O presidente da Câmara dos Deputados, Arthur Lira (PP-AL), deseja usar para barganhar o Orçamento secreto. Os partidos do Centrão desejam usar para aumentar as negociações no futuro governo. Todos estão usando as manifestações em interesse próprio. Quem no final vai ficar na ponta sem proteção?

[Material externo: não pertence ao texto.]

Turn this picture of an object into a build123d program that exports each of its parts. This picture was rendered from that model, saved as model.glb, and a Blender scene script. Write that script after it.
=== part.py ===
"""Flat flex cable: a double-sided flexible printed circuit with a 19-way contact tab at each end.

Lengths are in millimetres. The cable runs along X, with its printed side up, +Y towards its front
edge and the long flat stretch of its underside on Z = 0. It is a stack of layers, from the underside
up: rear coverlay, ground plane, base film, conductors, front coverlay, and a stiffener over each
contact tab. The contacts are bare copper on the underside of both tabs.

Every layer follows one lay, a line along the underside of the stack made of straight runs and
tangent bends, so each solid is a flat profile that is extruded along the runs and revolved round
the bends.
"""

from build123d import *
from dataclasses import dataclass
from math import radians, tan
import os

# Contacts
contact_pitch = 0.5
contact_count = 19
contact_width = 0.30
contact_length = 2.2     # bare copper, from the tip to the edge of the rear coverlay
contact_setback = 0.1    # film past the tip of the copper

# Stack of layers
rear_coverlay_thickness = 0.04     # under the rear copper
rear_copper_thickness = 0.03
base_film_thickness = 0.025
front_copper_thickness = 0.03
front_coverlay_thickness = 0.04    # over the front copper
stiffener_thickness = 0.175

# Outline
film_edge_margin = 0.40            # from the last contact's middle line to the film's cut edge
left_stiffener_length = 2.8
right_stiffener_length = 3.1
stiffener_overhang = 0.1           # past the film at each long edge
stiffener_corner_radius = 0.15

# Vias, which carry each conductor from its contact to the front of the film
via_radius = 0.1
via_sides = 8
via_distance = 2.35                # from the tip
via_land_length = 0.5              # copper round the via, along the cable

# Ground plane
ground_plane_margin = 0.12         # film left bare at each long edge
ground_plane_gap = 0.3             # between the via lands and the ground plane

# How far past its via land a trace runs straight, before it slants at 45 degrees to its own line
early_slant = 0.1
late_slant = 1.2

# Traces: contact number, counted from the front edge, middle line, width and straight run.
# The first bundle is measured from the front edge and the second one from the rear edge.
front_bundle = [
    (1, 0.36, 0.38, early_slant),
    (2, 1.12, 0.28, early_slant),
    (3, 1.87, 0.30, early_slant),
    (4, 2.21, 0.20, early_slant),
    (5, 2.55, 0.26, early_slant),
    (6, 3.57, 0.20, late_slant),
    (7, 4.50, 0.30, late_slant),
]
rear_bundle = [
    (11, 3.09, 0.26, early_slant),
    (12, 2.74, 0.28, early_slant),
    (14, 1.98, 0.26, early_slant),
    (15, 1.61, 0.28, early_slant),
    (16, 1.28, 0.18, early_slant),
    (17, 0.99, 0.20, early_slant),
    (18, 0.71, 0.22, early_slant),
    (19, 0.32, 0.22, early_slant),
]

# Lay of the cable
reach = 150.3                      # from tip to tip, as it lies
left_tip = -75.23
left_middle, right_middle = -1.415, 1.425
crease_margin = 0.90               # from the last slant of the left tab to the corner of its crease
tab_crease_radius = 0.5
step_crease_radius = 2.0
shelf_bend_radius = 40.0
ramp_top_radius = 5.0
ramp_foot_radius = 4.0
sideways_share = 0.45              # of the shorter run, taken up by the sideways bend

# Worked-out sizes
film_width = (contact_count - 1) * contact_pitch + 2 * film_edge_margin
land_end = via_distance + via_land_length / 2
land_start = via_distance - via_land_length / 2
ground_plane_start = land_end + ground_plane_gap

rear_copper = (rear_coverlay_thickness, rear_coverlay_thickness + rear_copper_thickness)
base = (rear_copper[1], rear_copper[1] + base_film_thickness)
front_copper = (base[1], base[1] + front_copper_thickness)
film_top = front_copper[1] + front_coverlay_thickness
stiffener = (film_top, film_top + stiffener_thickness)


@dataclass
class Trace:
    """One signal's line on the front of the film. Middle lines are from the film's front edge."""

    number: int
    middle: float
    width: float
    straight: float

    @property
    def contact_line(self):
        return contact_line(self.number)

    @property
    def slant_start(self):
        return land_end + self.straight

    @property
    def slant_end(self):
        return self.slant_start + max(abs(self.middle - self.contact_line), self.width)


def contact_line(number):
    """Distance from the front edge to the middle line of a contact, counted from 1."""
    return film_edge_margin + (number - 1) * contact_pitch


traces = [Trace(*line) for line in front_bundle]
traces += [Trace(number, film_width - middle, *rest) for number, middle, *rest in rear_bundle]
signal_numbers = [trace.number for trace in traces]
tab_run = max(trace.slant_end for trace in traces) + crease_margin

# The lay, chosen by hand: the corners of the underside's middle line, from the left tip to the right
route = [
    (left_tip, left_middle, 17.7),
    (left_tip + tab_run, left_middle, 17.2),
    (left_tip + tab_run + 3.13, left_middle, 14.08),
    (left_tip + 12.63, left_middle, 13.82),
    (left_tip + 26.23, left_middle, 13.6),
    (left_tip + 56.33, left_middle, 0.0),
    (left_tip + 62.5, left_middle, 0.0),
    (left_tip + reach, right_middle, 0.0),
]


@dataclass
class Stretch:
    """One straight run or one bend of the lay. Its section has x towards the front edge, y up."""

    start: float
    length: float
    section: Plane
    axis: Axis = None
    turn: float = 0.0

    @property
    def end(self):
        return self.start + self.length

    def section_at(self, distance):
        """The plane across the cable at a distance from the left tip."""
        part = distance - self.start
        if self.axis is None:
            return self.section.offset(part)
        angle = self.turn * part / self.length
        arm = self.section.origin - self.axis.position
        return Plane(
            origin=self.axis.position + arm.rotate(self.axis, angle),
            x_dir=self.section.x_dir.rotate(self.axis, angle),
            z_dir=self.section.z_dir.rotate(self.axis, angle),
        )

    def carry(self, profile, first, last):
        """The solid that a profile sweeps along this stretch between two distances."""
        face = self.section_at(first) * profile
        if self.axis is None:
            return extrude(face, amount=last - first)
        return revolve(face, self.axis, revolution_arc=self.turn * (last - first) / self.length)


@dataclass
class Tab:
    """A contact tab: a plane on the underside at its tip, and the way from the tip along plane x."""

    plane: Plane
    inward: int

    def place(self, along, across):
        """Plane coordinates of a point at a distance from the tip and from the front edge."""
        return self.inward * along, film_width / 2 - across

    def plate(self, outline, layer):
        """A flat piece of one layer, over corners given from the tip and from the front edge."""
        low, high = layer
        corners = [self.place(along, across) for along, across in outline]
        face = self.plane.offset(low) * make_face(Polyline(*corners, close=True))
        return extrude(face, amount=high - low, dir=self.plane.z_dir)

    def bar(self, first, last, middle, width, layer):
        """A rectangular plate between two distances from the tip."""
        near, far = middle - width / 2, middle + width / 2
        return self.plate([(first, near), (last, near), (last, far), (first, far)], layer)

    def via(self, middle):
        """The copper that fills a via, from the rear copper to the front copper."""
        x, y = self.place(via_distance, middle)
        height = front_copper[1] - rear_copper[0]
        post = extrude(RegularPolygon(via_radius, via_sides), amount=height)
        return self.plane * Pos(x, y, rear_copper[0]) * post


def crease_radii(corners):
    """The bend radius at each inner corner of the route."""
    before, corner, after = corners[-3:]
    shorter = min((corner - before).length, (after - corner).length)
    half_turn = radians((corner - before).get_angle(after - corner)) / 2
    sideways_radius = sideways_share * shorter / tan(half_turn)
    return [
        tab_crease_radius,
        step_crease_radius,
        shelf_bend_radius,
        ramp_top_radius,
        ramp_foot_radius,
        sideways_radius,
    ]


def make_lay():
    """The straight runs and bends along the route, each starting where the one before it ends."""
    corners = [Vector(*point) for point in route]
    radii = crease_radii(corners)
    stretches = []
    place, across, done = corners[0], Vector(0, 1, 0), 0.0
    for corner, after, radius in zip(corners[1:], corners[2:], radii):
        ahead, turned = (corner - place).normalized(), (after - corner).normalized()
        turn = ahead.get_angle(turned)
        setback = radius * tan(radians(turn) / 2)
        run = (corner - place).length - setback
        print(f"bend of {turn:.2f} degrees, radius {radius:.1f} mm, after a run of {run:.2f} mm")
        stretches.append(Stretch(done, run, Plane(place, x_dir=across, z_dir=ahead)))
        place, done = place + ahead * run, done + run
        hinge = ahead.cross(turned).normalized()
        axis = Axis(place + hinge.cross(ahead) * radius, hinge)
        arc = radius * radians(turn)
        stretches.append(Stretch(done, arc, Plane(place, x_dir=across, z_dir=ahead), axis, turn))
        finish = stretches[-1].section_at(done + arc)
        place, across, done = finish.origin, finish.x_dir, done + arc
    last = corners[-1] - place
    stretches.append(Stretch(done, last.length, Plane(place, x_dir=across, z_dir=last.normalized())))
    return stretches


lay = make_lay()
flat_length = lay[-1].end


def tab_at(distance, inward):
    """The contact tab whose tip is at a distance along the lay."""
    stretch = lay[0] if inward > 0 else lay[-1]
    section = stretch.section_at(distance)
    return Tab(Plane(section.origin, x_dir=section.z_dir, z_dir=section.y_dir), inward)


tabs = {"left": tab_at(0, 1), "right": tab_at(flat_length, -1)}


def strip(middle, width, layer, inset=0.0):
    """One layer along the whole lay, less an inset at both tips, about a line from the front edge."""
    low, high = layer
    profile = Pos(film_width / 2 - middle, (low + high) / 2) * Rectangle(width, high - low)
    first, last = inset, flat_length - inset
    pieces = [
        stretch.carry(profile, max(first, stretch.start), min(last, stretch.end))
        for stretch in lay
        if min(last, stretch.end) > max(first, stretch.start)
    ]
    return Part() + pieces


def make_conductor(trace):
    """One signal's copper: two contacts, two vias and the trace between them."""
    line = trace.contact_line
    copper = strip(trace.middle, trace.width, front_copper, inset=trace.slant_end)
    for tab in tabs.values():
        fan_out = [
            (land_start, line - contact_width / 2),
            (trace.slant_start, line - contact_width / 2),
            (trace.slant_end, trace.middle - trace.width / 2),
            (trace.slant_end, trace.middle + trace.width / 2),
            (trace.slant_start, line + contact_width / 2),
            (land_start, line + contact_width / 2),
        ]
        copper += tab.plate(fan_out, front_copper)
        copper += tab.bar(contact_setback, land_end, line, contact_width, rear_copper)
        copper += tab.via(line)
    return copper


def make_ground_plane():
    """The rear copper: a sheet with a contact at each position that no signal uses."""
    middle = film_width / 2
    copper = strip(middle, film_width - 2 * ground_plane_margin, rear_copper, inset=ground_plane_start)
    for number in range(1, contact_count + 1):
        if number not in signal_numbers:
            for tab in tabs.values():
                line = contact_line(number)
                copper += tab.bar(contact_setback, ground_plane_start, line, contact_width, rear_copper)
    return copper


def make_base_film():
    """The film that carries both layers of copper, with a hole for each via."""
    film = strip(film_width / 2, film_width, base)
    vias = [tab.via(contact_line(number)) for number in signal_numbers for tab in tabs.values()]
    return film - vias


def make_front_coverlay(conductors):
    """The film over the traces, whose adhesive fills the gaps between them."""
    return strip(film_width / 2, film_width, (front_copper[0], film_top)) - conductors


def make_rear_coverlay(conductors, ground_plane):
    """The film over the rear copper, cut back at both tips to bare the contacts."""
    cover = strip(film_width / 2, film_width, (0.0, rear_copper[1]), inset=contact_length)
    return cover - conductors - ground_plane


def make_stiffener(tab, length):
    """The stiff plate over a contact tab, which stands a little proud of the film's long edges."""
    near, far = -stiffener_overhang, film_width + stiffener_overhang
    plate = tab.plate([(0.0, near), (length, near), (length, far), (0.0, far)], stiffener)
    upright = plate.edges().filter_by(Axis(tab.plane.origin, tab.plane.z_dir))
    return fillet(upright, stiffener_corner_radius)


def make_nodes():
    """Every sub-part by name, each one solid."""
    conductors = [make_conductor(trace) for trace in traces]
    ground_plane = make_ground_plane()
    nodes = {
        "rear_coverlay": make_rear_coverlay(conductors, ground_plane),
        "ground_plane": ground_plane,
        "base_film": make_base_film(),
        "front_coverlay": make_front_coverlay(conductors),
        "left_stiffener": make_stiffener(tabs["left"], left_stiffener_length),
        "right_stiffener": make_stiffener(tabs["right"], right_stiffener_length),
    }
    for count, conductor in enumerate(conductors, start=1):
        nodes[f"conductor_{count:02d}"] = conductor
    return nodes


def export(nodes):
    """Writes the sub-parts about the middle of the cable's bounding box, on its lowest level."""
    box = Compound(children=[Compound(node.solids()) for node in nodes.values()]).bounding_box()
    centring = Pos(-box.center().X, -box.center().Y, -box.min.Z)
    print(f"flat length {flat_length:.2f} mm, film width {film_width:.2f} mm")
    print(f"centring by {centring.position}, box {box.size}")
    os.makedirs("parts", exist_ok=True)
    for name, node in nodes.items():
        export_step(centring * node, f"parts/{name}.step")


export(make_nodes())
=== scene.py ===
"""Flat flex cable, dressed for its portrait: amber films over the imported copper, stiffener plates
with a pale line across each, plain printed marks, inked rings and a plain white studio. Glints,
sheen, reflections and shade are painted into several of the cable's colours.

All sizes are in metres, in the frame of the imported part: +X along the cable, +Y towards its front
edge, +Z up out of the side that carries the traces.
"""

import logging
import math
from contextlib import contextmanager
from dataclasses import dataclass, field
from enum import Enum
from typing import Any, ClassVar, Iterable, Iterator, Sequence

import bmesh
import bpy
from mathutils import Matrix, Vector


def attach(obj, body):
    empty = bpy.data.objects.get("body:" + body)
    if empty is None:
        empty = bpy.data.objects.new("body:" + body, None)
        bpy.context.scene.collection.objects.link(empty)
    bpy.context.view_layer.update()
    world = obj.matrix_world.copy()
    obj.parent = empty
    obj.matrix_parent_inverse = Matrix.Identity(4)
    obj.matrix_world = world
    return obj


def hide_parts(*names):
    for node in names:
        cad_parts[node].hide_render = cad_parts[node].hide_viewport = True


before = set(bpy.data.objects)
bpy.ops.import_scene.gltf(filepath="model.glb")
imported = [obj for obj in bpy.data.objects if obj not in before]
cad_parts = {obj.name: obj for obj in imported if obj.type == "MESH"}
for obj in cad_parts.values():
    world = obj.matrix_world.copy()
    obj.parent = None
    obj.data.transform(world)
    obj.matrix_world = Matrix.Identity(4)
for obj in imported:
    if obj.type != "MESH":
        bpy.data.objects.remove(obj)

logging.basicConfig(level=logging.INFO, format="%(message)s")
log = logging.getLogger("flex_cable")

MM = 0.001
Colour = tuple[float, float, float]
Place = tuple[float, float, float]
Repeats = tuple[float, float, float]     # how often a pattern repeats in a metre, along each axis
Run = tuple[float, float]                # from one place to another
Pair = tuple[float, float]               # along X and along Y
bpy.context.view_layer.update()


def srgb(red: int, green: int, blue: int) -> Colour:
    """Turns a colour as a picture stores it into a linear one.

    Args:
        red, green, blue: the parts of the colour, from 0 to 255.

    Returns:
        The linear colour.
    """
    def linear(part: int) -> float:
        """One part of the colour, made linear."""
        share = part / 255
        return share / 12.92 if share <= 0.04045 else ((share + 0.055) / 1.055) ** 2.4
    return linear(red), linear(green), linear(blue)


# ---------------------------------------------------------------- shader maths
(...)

Os manifestantes orgânicos. Tirando uma minoria fanatizada, a grande maioria vai retirar agora o seu apoio a Bolsonaro, que será simbolicamente sacrificado. Ele já fez isso em 7 de setembro de 2021, quando levou uma massa de pessoas para se fosse o caso, os manifestantes estavam dispostos a se sacrificar para impor uma ditadura. Bolsonaro voltou atrás, assinou uma carta constrangedoramente escrita por Michel Temer e teve de ligar para pedir desculpas a Alexandre de Moraes. Agora, Bolsonaro já voltou atrás e pediu às pessoas: “Não pensem mal de mim”.

 

 

Qual o propósito dos atos dos bolsonaristas que bloquearam estradas e saíram às ruas para protestar contra a eleição de Lula?

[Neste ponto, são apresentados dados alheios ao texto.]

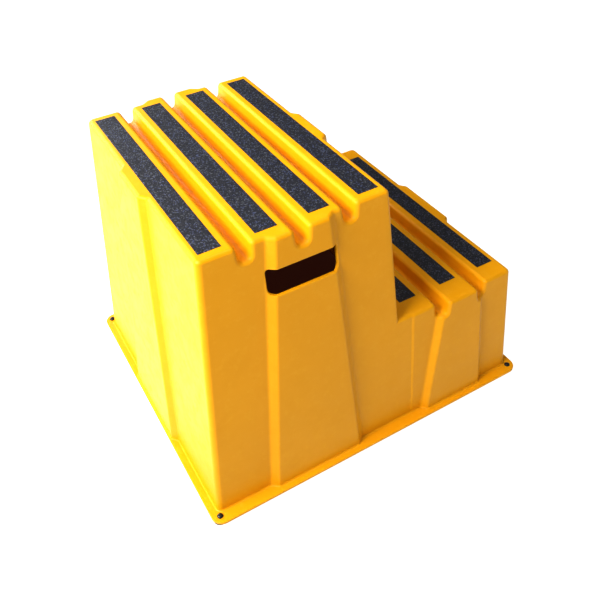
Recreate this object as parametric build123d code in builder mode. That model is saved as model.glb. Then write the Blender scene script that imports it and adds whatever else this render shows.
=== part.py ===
"""Two-step mounting block: a hollow one-piece moulded block with grip strips and push-in feet.

Millimetres, +Z up. Origin on the floor under the centre of the base.
X runs along the treads, -Y is the side with the low step, +Y is the tall back.
"""
from build123d import *
import os

os.makedirs("parts", exist_ok=True)

# ---------------------------------------------------------------- driving dimensions
LIFT = 4.0                 # the base flange stands this far off the floor on its feet
TOP_Z = LIFT + 500.0       # upper tread
LOW_Z = LIFT + 245.0       # lower tread
WALL = 5.0                 # moulded wall thickness

FLANGE_X, FLANGE_Y = 299.0, 335.0      # half lengths of the base flange
FLANGE_T, FLANGE_R = 5.0, 20.0

# upper body: half width and front/back faces at the tread, and at the floor end
UP_X_TOP, UP_X_BASE = 232.5, 277.0
UP_BACK_TOP, UP_BACK_BASE = 265.0, 321.0
UP_RISER_TOP, UP_RISER_BASE = -40.0, -74.0
# lower body
LO_X_TOP, LO_X_BASE = 257.0, 278.2
LO_FRONT_TOP, LO_FRONT_BASE = -303.5, -320.5
LO_STEP_Y = -88.0          # where the lower end wall steps in to meet the upper one

PROUD = 10.0               # how far the middle panels stand off the walls
FACET, LO_FACET = 12.5, 9.5    # width of a panel's slanted side along the wall

GROOVE_W, GROOVE_FLOOR_W, GROOVE_D, GROOVE_R = 23.0, 17.0, 27.5, 8.0
UP_GROOVES = (196.2, 112.2, 28.9)
LO_GROOVES = (-145.2, -231.6)
GROOVES = [(y, TOP_Z) for y in UP_GROOVES] + [(y, LOW_Z) for y in LO_GROOVES]

SLOT_Y0, SLOT_Y1 = 56.0, 171.0          # hand slot in each end wall
SLOT_Z0, SLOT_Z1 = LIFT + 406.0, LIFT + 449.0

STRIP_W, STRIP_T = 34.3, 0.8
UP_STRIP_L, LO_STRIP_L = 434.0, 438.0
UP_STRIPS = (238.3, 154.0, 70.4, -12.6)
LO_STRIPS = (-101.7, -188.8, -274.4)

CORNER_R = 10.0            # upright corners at the back and front
RISER_CORNER_R = 7.0       # upright corners of the riser
RISER_FOOT_R = 3.5         # where the riser meets the lower tread
WALL_FOOT_R = 4.0          # where the walls meet the base flange
INNER_R = 4.0              # inside corners of the hollow
EDGE_R = 7.0               # tread edges, groove rims and groove mouths
PANEL_R = 8.0              # the soft lines down a panel's slanted sides
SLOT_R_LOW, SLOT_R_HIGH = 9.0, 7.0      # hand slot corner radii
SLOT_RIM_R = 2.2                        # rounding of the slot's outer rim, kind to the fingers
FLANGE_EDGE_R = 1.2
STRIP_R = 1.0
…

A extrema direita pretende manter o cotidiano da sociedade em permanente assédio para provocar ondas artificiais, com o propósito de transformá-las em realidade política e colonizar nosso pensamento. Vamos nos libertar. O governo de transição já começou. É um movimento de uma minoria, que não tem condição objetiva de dar golpe e está, cada vez mais, lançada ao ridículo: primeiro celebraram a “prisão” de Alexandre de Moraes, depois celebraram a “vitória de Bolsonaro com 61% dos votos”, depois rezaram para um pneu no meio de uma estrada. Então é preciso celebrar a vitória da frente ampla da democracia, inundar as redes sociais e nosso imaginário com projetos de reconstrução do país, que pode, agora, se tornar a vanguarda mundial da preservação ambiental. Se isso acontecer, o Brasil muda, poderá obter recursos em proporções inimagináveis. Vamos celebrar. Não vamos nos tornar reféns de uma minoria radicalizada, lobotomizada, que só quer viver numa midiosfera extremista. Vamos fazer o contra-movimento de alegria, amor, utopia.